On Monday, MDA announced first-quarter growth of 22% in net earnings over the same period in 2007, beating consensus estimates.
RBC Capital Markets analyst Steve Arthur wrote:
In our view, MDA again this quarter demonstrated the resilience of its diverse business model, posting strong results amid very difficult end-market conditions and massive distractions around the planned sale. We believe solid performance will continue, and accelerate as end market conditions [for itsr eal estate information business] improve in the U.K. and U.S.

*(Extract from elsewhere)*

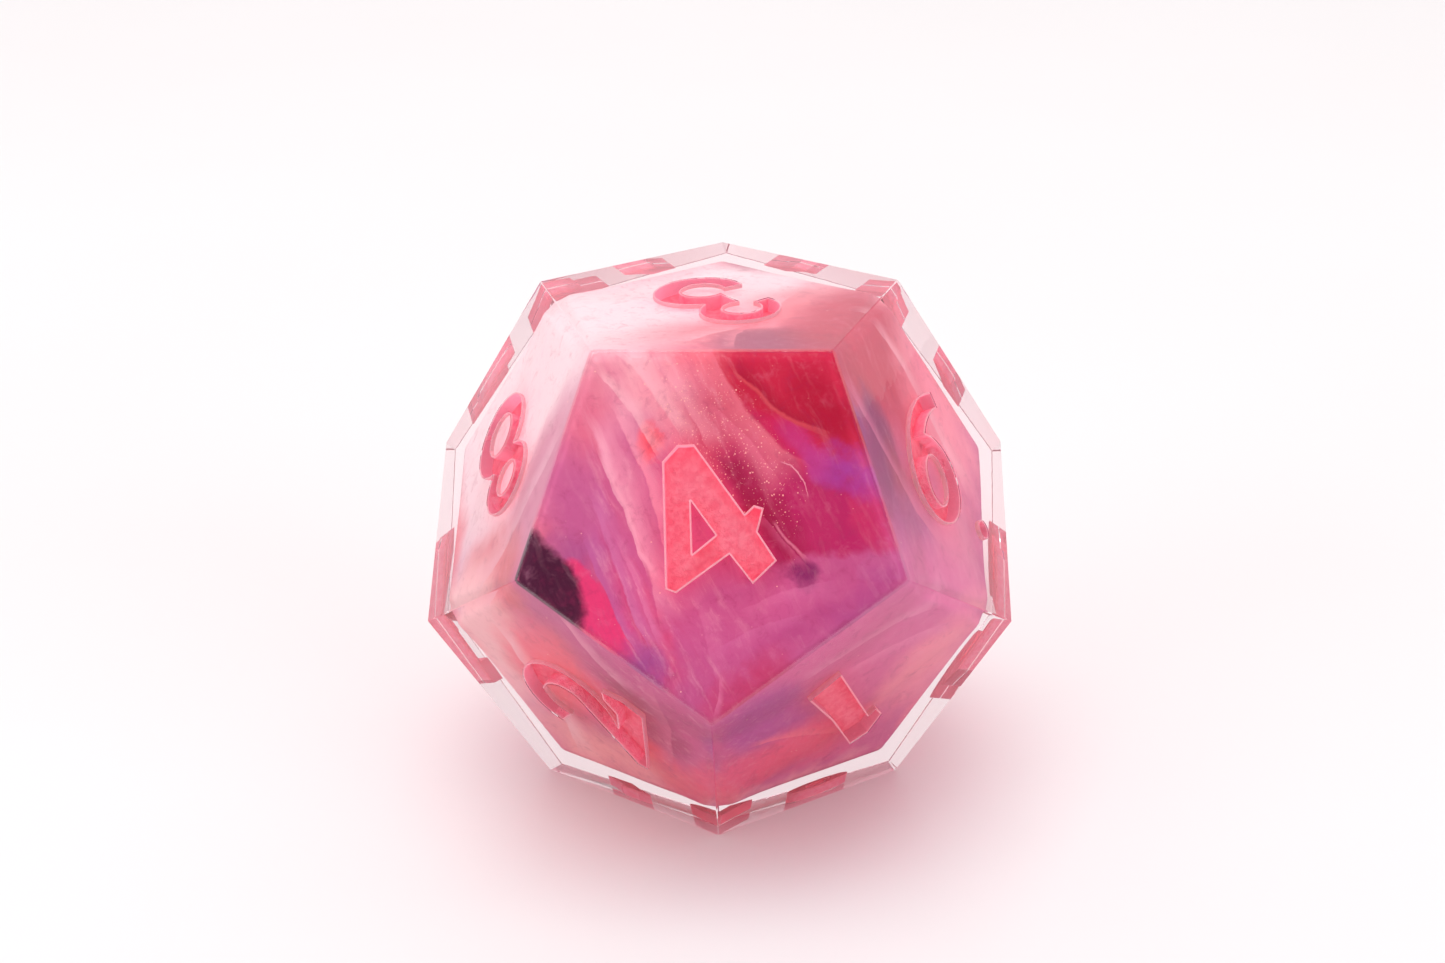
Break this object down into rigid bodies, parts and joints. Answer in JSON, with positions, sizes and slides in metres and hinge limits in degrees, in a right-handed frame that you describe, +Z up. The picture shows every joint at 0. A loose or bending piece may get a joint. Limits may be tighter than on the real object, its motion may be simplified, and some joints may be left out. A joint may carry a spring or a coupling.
{
  "type": "polyhedral die",
  "caption": "Sharp-edged dodecahedral die in clear resin around swirled pink, crimson and violet resin, with an engraved, paint-filled numeral on each face.",
  "frame": {"origin": "centre of the face that the die rests on, which is the face numbered 10", "axes": "+Z up, through the face numbered 3; -Y towards the side where the face numbered 4 is; +X towards the side where the face numbered 6 is"},
  "size_m": [0.0224, 0.0234, 0.019],
  "materials": {
    "clear_resin": "clear, polished",
    "mauve_resin": "pearl swirl",
    "coral_resin": "pearl swirl",
    "crimson_resin": "pearl swirl",
    "violet_resin": "pearl swirl",
    "magenta_resin": "pearl swirl",
    "plum_resin": "pearl swirl",
    "numeral_paint": "matt, brushed on"
  },
  "bodies": {
    "root": {"clear_shell": "clear_resin", "mauve_pour": "mauve_resin", "coral_pour": "coral_resin", "crimson_pour": "crimson_resin", "violet_pour": "violet_resin", "magenta_pour": "magenta_resin", "plum_pour": "plum_resin", "numeral_1": "numeral_paint", "numeral_2": "numeral_paint", "numeral_3": "numeral_paint", "numeral_4": "numeral_paint", "numeral_5": "numeral_paint", "numeral_6": "numeral_paint", "numeral_7": "numeral_paint", "numeral_8": "numeral_paint", "numeral_9": "numeral_paint", "numeral_10": "numeral_paint", "numeral_11": "numeral_paint", "numeral_12": "numeral_paint", "dot_6": "numeral_paint", "dot_9": "numeral_paint"}
  },
  "joints": []
}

Mr. Arthur calculated a C$57 price target, and rated MDA an outperform with above-average risk, noting that share weakness following the quashed deal leaves “over 45% upside to our target price, and we believe the risk/reward proposition remains very attractive.”
Fraser Mackenzie Ltd. analyst Paul Bradley similarly reinstated a strong buy recommendation on MDA, with a target of C$55.
However, he noted that the deal’s death stripped about C$1.2-billion in expected cash from MDA books, leaving it with a sizeable debt load of about C$500-million and quarterly interest payments that have risen from C$4.9-million to C$6.9-million.